◆ RECORD EXCERPTS
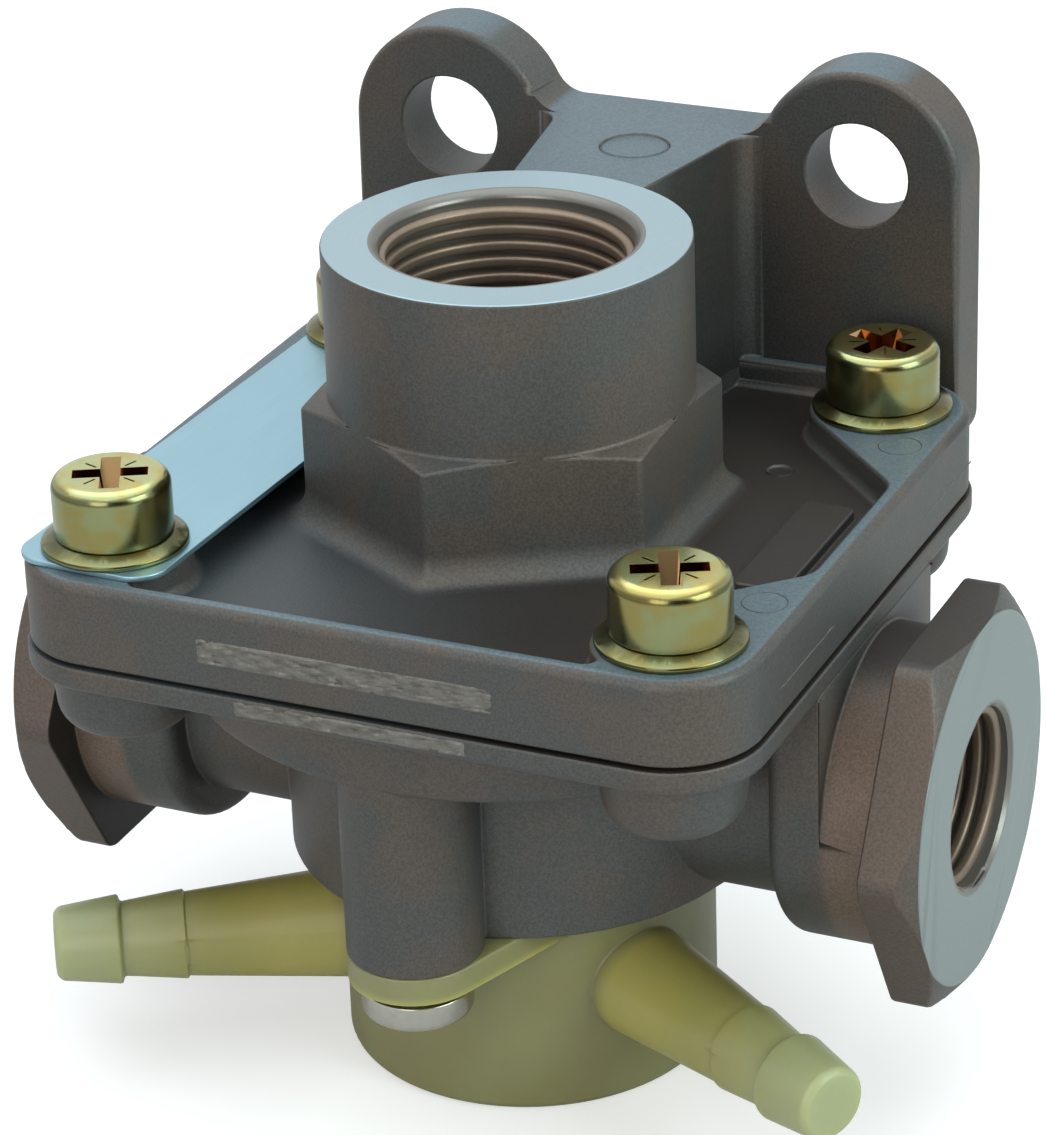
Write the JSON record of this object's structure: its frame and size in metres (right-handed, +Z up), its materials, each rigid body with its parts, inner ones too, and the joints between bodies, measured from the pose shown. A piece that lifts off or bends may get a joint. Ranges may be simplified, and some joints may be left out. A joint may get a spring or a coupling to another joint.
{
  "type": "air exhaust valve",
  "caption": "Pneumatic quick-release exhaust valve: cast body with side outlets, cover with inlet and mounting ears, and a moulded exhaust cap with hose barbs.",
  "frame": {"origin": "on the valve's vertical port axis, in the flat foot of the exhaust cap", "axes": "+Z up along the inlet axis, X along the two side outlets, +Y to the mounting bracket"},
  "size_m": [0.0864, 0.0721, 0.0835],
  "materials": {
    "casting": "die-cast aluminium, as cast",
    "nylon": "natural glass-filled nylon, slightly translucent",
    "plate": "brushed sheet",
    "rubber": "matt",
    "brass": "turned",
    "spring_steel": "drawn wire",
    "zinc": "yellow-passivated zinc plating"
  },
  "bodies": {
    "valve": {"cover": "casting", "body": "casting", "exhaust_cap": "nylon", "name_plate": "plate", "return_spring": "spring_steel", "cover_seal": "rubber", "cap_seal": "rubber", "cover_washer_front_left": "zinc", "cover_screw_front_left": "zinc", "cover_washer_front_right": "zinc", "cover_screw_front_right": "zinc", "cover_washer_rear_left": "zinc", "cover_screw_rear_left": "zinc", "cover_washer_rear_right": "zinc", "cover_screw_rear_right": "zinc", "cap_screw_1": "zinc", "cap_screw_2": "zinc", "cap_screw_3": "zinc"},
    "diaphragm_group": {"diaphragm": "rubber", "spring_seat": "brass"}
  },
  "joints": [
    {"name": "diaphragm_lift", "type": "slide", "parent": "valve", "child": "diaphragm_group", "axis": [0, 0, 1], "range_m": [-0.0015, 0], "stiffness_N_per_m": 600, "springref_m": 0.002, "deforming": ["return_spring"]}
  ]
}
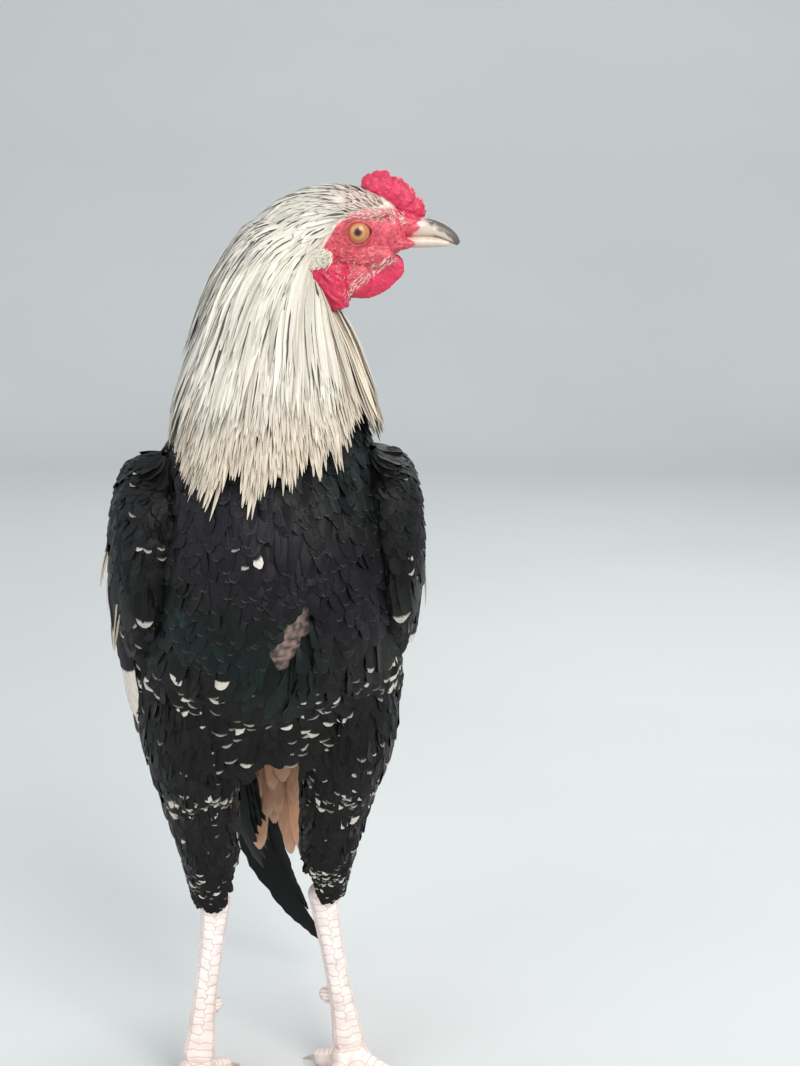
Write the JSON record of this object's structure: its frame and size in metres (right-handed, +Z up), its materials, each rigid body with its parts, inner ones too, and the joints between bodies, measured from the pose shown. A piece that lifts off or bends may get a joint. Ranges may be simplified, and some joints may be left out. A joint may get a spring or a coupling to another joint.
{
  "type": "aseel rooster",
  "caption": "Life-size standing game rooster, head turned to its left, with pale hackle, dark body, closed wings, hanging sickle tail and bare scaled shanks.",
  "frame": {"origin": "on the floor, under the middle of the bird's bounding box", "axes": "+Z up, the breast faces -Y, and +X is the bird's left, where its head is turned"},
  "size_m": [0.228, 0.2874, 0.6627],
  "materials": {
    "black_feather": "black feathers with a green and purple sheen and pale flecks",
    "pale_feather": "cream hackle feathers with black shaft streaks",
    "red_skin": "bare red skin of comb, face and wattles",
    "horn": "pale horn with a dark ridge",
    "pale_scale": "pinkish white scutes and scales",
    "eye": "wet, golden iris with a dark pupil",
    "ear_tuft": "short white bristle feathers over the ear"
  },
  "bodies": {
    "root": {"torso": "black_feather", "neck": "pale_feather", "head": "red_skin", "eye_left": "eye", "eye_right": "eye", "ear_left": "ear_tuft", "ear_right": "ear_tuft", "earlobe_left": "red_skin", "earlobe_right": "red_skin", "wattle_left": "red_skin", "wattle_right": "red_skin", "comb": "red_skin", "bill_upper": "horn", "bill_lower": "horn", "wing_left": "black_feather", "wing_right": "black_feather", "tail": "black_feather", "thigh_left": "black_feather", "thigh_right": "black_feather", "shank_left": "pale_scale", "shank_right": "pale_scale", "foot_left": "pale_scale", "foot_right": "pale_scale"}
  },
  "joints": []
}
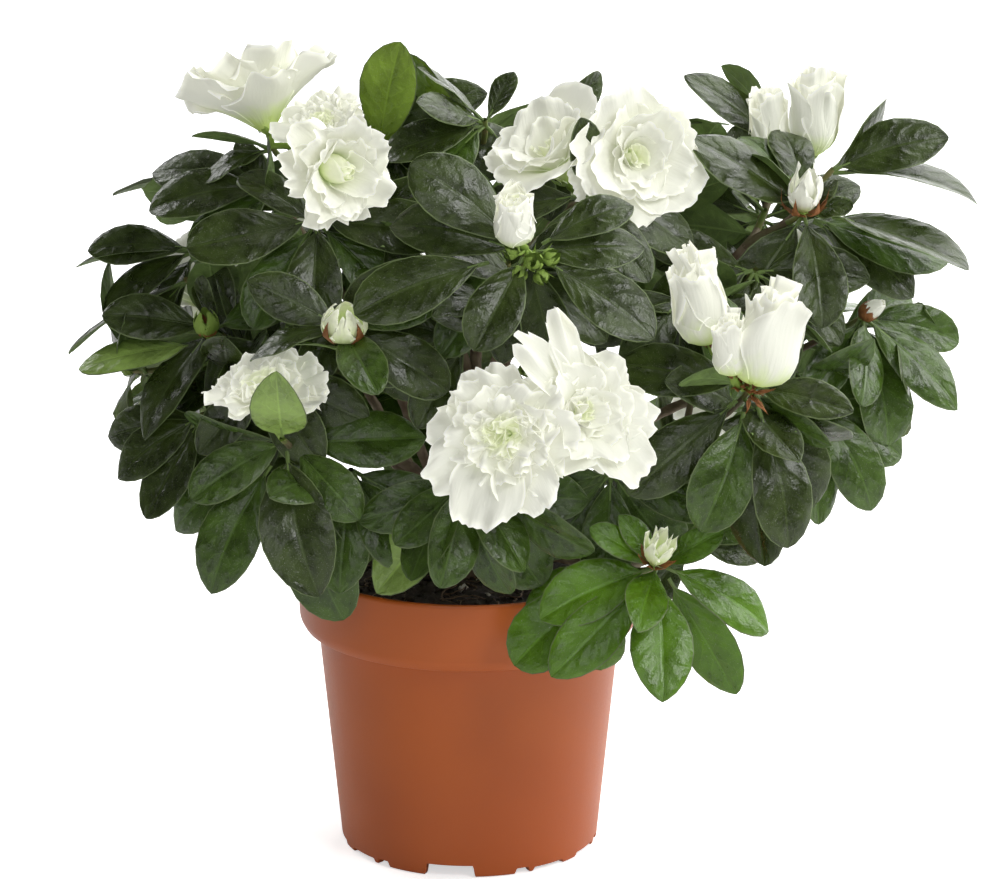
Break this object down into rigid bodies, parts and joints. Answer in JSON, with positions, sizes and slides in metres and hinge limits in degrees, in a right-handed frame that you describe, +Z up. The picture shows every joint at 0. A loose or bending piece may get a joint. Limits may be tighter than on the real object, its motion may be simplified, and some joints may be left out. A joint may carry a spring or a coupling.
{
  "type": "potted azalea shrub",
  "caption": "Compact white double-flowered azalea shrub with glossy dark leaves, standing in a terracotta-coloured plastic nursery pot.",
  "frame": {"origin": "on the pot's axis, at the flat underside of the pot, on the surface that the pot stands on", "axes": "+Z up along the pot's axis, +X to the plant's right as seen from its front, -Y towards the front, where the largest pair of blooms faces"},
  "size_m": [0.3131, 0.2641, 0.2955],
  "materials": {
    "pot_plastic": "satin injection-moulded terracotta-coloured plastic",
    "peat": "damp dark brown peat with fine roots",
    "bark": "dull grey-brown bark, green-brown on young twigs",
    "leaf": "glossy dark green leaves with pale midribs and margins",
    "petal": "soft white petals, greenish yellow in the throat",
    "bud": "pale green-white buds with brown scales"
  },
  "bodies": {
    "root": {"pot": "pot_plastic", "root_ball": "peat", "stem": "bark", "bough_front_right_low": "bark", "bough_front": "bark", "bough_front_left_low": "bark", "bough_left": "bark", "bough_back_left": "bark", "bough_back": "bark", "bough_back_right": "bark", "bough_right": "bark", "bough_leader": "bark", "bough_front_right": "bark", "bough_front_high": "bark", "bough_front_left_high": "bark", "bough_left_high": "bark", "bough_back_left_high": "bark", "bough_back_right_high": "bark", "bough_right_high": "bark", "bough_top_left": "bark", "bough_top_right": "bark", "foliage_front_right_low": "leaf", "foliage_front": "leaf", "foliage_front_left_low": "leaf", "foliage_left": "leaf", "foliage_back_left_low": "leaf", "foliage_back_low": "leaf", "foliage_back_right_low": "leaf", "foliage_right": "leaf", "foliage_front_right": "leaf", "foliage_front_high": "leaf", "foliage_front_left_high": "leaf", "foliage_left_high": "leaf", "foliage_back_left_high": "leaf", "foliage_back_right_high": "leaf", "foliage_right_high": "leaf", "foliage_top_left": "leaf", "foliage_top": "leaf", "foliage_top_right": "leaf"}
  },
  "joints": []
}
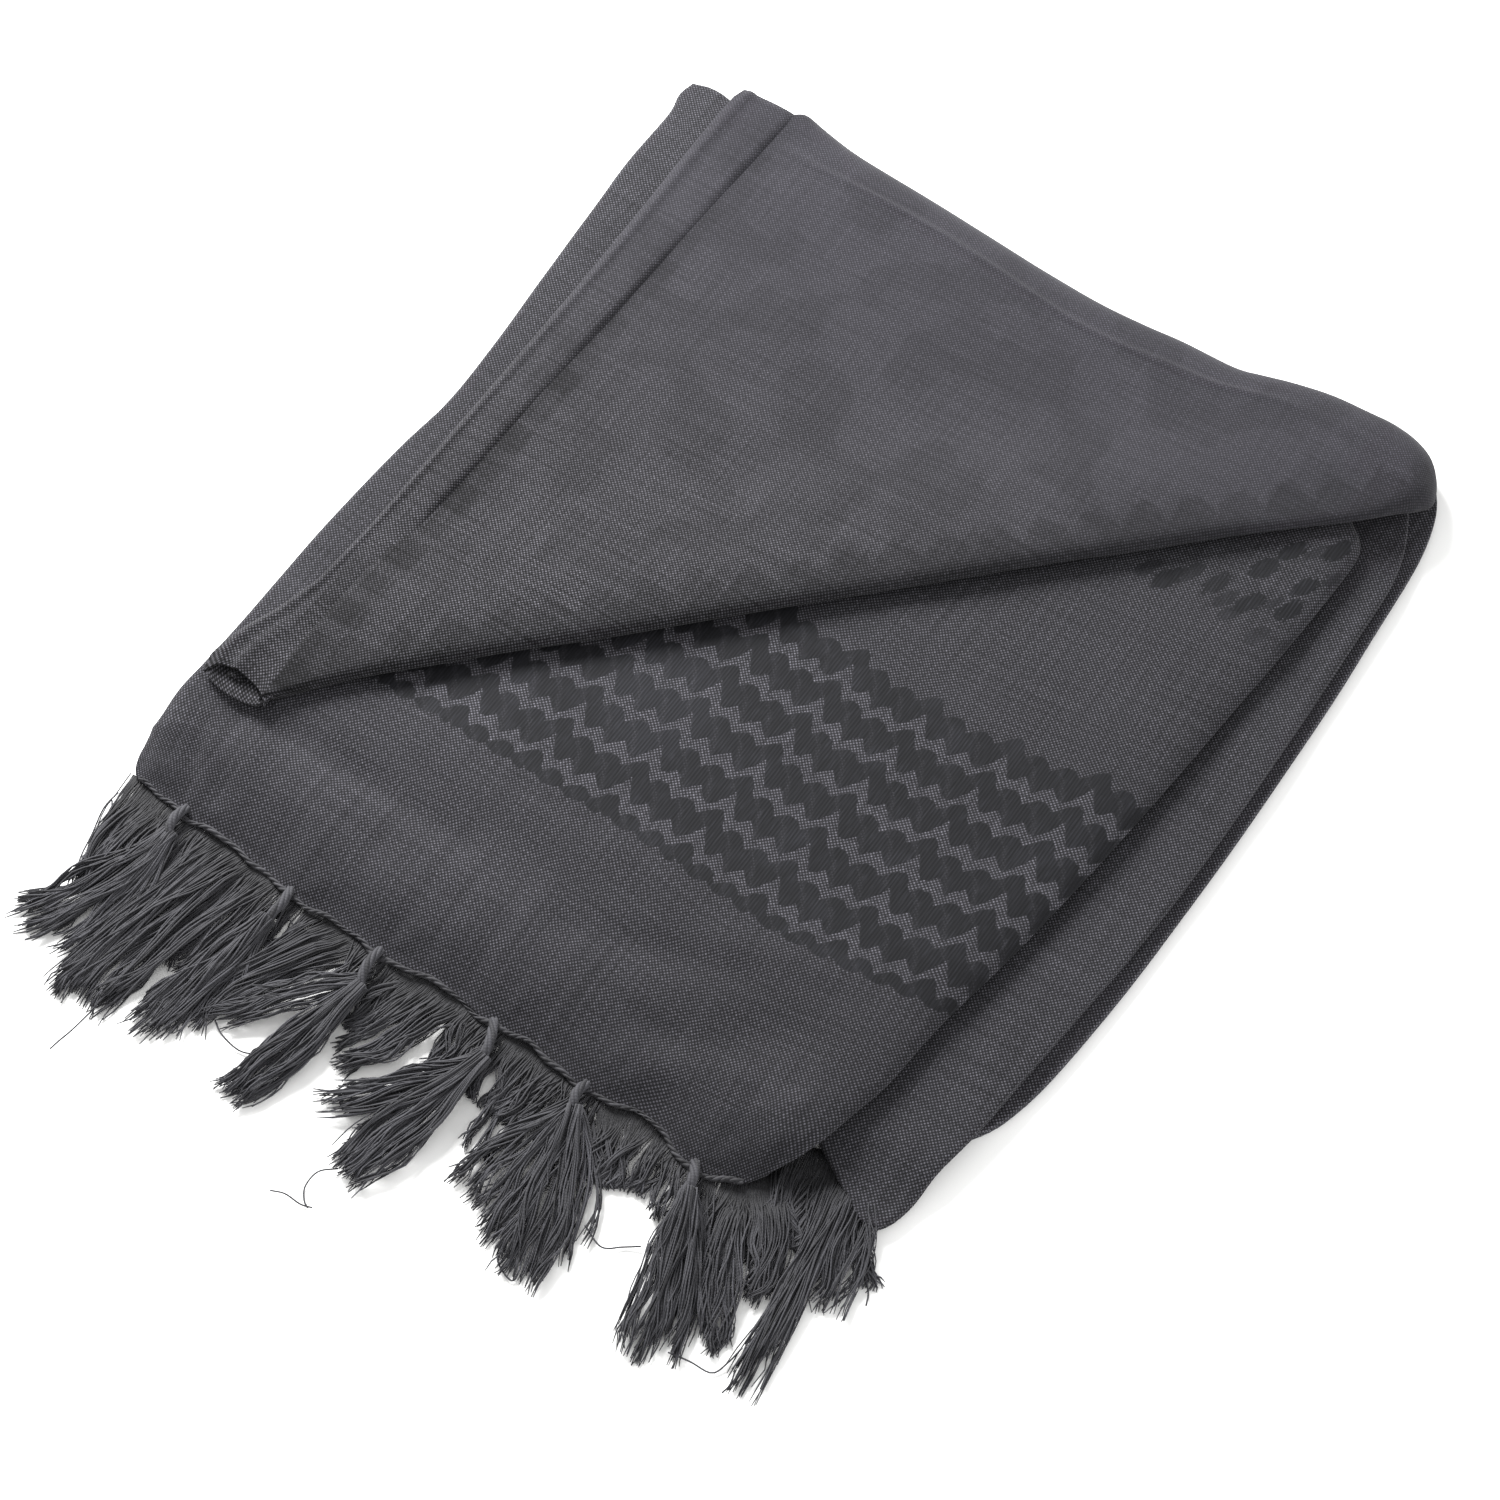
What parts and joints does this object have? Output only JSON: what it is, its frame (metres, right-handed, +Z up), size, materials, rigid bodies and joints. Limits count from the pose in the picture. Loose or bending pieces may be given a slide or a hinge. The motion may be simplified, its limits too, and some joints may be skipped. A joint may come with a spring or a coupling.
{
  "type": "folded woven scarf",
  "caption": "Square charcoal cotton scarf with a tone-on-tone woven band and knotted fringe, folded flat with one corner turned back.",
  "frame": {"origin": "point of the lowest folded panel's flat underside, on the resting surface, near the middle of the folded cloth", "axes": "+X along the fringed hem, from its left end to its right as seen from the hem; +Y from the hem to the far fold; +Z up from the resting surface"},
  "size_m": [0.2863, 0.3847, 0.0215],
  "materials": {
    "cloth": "matt plain weave with floats",
    "thread": "matt cotton thread"
  },
  "bodies": {
    "root": {"bottom_panel": "cloth", "middle_panel": "cloth", "folded_stack": "cloth", "top_panel": "cloth", "turned_back_flap": "cloth", "flap_turned_margin": "cloth", "knotted_tassel_1": "thread", "knotted_tassel_2": "thread", "knotted_tassel_3": "thread", "knotted_tassel_4": "thread", "knotted_tassel_5": "thread", "knotted_tassel_6": "thread", "loose_fringe_1": "thread", "loose_fringe_2": "thread", "loose_fringe_3": "thread", "loose_fringe_4": "thread", "loose_fringe_5": "thread", "loose_fringe_6": "thread", "loose_fringe_7": "thread", "loose_fringe_8": "thread", "loose_fringe_9": "thread", "loose_fringe_10": "thread", "loose_fringe_11": "thread"}
  },
  "joints": []
}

◆ SHORT TASK
Return to the listing above and set it down exactly, leaving out its pictures.

◆ ANSWER TO THE EXERCISE
Write the JSON record of this object's structure: its frame and size in metres (right-handed, +Z up), its materials, each rigid body with its parts, inner ones too, and the joints between bodies, measured from the pose shown. A piece that lifts off or bends may get a joint. Ranges may be simplified, and some joints may be left out. A joint may get a spring or a coupling to another joint.
{
  "type": "air exhaust valve",
  "caption": "Pneumatic quick-release exhaust valve: cast body with side outlets, cover with inlet and mounting ears, and a moulded exhaust cap with hose barbs.",
  "frame": {"origin": "on the valve's vertical port axis, in the flat foot of the exhaust cap", "axes": "+Z up along the inlet axis, X along the two side outlets, +Y to the mounting bracket"},
  "size_m": [0.0864, 0.0721, 0.0835],
  "materials": {
    "casting": "die-cast aluminium, as cast",
    "nylon": "natural glass-filled nylon, slightly translucent",
    "plate": "brushed sheet",
    "rubber": "matt",
    "brass": "turned",
    "spring_steel": "drawn wire",
    "zinc": "yellow-passivated zinc plating"
  },
  "bodies": {
    "valve": {"cover": "casting", "body": "casting", "exhaust_cap": "nylon", "name_plate": "plate", "return_spring": "spring_steel", "cover_seal": "rubber", "cap_seal": "rubber", "cover_washer_front_left": "zinc", "cover_screw_front_left": "zinc", "cover_washer_front_right": "zinc", "cover_screw_front_right": "zinc", "cover_washer_rear_left": "zinc", "cover_screw_rear_left": "zinc", "cover_washer_rear_right": "zinc", "cover_screw_rear_right": "zinc", "cap_screw_1": "zinc", "cap_screw_2": "zinc", "cap_screw_3": "zinc"},
    "diaphragm_group": {"diaphragm": "rubber", "spring_seat": "brass"}
  },
  "joints": [
    {"name": "diaphragm_lift", "type": "slide", "parent": "valve", "child": "diaphragm_group", "axis": [0, 0, 1], "range_m": [-0.0015, 0], "stiffness_N_per_m": 600, "springref_m": 0.002, "deforming": ["return_spring"]}
  ]
}
Write the JSON record of this object's structure: its frame and size in metres (right-handed, +Z up), its materials, each rigid body with its parts, inner ones too, and the joints between bodies, measured from the pose shown. A piece that lifts off or bends may get a joint. Ranges may be simplified, and some joints may be left out. A joint may get a spring or a coupling to another joint.
{
  "type": "aseel rooster",
  "caption": "Life-size standing game rooster, head turned to its left, with pale hackle, dark body, closed wings, hanging sickle tail and bare scaled shanks.",
  "frame": {"origin": "on the floor, under the middle of the bird's bounding box", "axes": "+Z up, the breast faces -Y, and +X is the bird's left, where its head is turned"},
  "size_m": [0.228, 0.2874, 0.6627],
  "materials": {
    "black_feather": "black feathers with a green and purple sheen and pale flecks",
    "pale_feather": "cream hackle feathers with black shaft streaks",
    "red_skin": "bare red skin of comb, face and wattles",
    "horn": "pale horn with a dark ridge",
    "pale_scale": "pinkish white scutes and scales",
    "eye": "wet, golden iris with a dark pupil",
    "ear_tuft": "short white bristle feathers over the ear"
  },
  "bodies": {
    "root": {"torso": "black_feather", "neck": "pale_feather", "head": "red_skin", "eye_left": "eye", "eye_right": "eye", "ear_left": "ear_tuft", "ear_right": "ear_tuft", "earlobe_left": "red_skin", "earlobe_right": "red_skin", "wattle_left": "red_skin", "wattle_right": "red_skin", "comb": "red_skin", "bill_upper": "horn", "bill_lower": "horn", "wing_left": "black_feather", "wing_right": "black_feather", "tail": "black_feather", "thigh_left": "black_feather", "thigh_right": "black_feather", "shank_left": "pale_scale", "shank_right": "pale_scale", "foot_left": "pale_scale", "foot_right": "pale_scale"}
  },
  "joints": []
}
Break this object down into rigid bodies, parts and joints. Answer in JSON, with positions, sizes and slides in metres and hinge limits in degrees, in a right-handed frame that you describe, +Z up. The picture shows every joint at 0. A loose or bending piece may get a joint. Limits may be tighter than on the real object, its motion may be simplified, and some joints may be left out. A joint may carry a spring or a coupling.
{
  "type": "potted azalea shrub",
  "caption": "Compact white double-flowered azalea shrub with glossy dark leaves, standing in a terracotta-coloured plastic nursery pot.",
  "frame": {"origin": "on the pot's axis, at the flat underside of the pot, on the surface that the pot stands on", "axes": "+Z up along the pot's axis, +X to the plant's right as seen from its front, -Y towards the front, where the largest pair of blooms faces"},
  "size_m": [0.3131, 0.2641, 0.2955],
  "materials": {
    "pot_plastic": "satin injection-moulded terracotta-coloured plastic",
    "peat": "damp dark brown peat with fine roots",
    "bark": "dull grey-brown bark, green-brown on young twigs",
    "leaf": "glossy dark green leaves with pale midribs and margins",
    "petal": "soft white petals, greenish yellow in the throat",
    "bud": "pale green-white buds with brown scales"
  },
  "bodies": {
    "root": {"pot": "pot_plastic", "root_ball": "peat", "stem": "bark", "bough_front_right_low": "bark", "bough_front": "bark", "bough_front_left_low": "bark", "bough_left": "bark", "bough_back_left": "bark", "bough_back": "bark", "bough_back_right": "bark", "bough_right": "bark", "bough_leader": "bark", "bough_front_right": "bark", "bough_front_high": "bark", "bough_front_left_high": "bark", "bough_left_high": "bark", "bough_back_left_high": "bark", "bough_back_right_high": "bark", "bough_right_high": "bark", "bough_top_left": "bark", "bough_top_right": "bark", "foliage_front_right_low": "leaf", "foliage_front": "leaf", "foliage_front_left_low": "leaf", "foliage_left": "leaf", "foliage_back_left_low": "leaf", "foliage_back_low": "leaf", "foliage_back_right_low": "leaf", "foliage_right": "leaf", "foliage_front_right": "leaf", "foliage_front_high": "leaf", "foliage_front_left_high": "leaf", "foliage_left_high": "leaf", "foliage_back_left_high": "leaf", "foliage_back_right_high": "leaf", "foliage_right_high": "leaf", "foliage_top_left": "leaf", "foliage_top": "leaf", "foliage_top_right": "leaf"}
  },
  "joints": []
}
What parts and joints does this object have? Output only JSON: what it is, its frame (metres, right-handed, +Z up), size, materials, rigid bodies and joints. Limits count from the pose in the picture. Loose or bending pieces may be given a slide or a hinge. The motion may be simplified, its limits too, and some joints may be skipped. A joint may come with a spring or a coupling.
{
  "type": "folded woven scarf",
  "caption": "Square charcoal cotton scarf with a tone-on-tone woven band and knotted fringe, folded flat with one corner turned back.",
  "frame": {"origin": "point of the lowest folded panel's flat underside, on the resting surface, near the middle of the folded cloth", "axes": "+X along the fringed hem, from its left end to its right as seen from the hem; +Y from the hem to the far fold; +Z up from the resting surface"},
  "size_m": [0.2863, 0.3847, 0.0215],
  "materials": {
    "cloth": "matt plain weave with floats",
    "thread": "matt cotton thread"
  },
  "bodies": {
    "root": {"bottom_panel": "cloth", "middle_panel": "cloth", "folded_stack": "cloth", "top_panel": "cloth", "turned_back_flap": "cloth", "flap_turned_margin": "cloth", "knotted_tassel_1": "thread", "knotted_tassel_2": "thread", "knotted_tassel_3": "thread", "knotted_tassel_4": "thread", "knotted_tassel_5": "thread", "knotted_tassel_6": "thread", "loose_fringe_1": "thread", "loose_fringe_2": "thread", "loose_fringe_3": "thread", "loose_fringe_4": "thread", "loose_fringe_5": "thread", "loose_fringe_6": "thread", "loose_fringe_7": "thread", "loose_fringe_8": "thread", "loose_fringe_9": "thread", "loose_fringe_10": "thread", "loose_fringe_11": "thread"}
  },
  "joints": []
}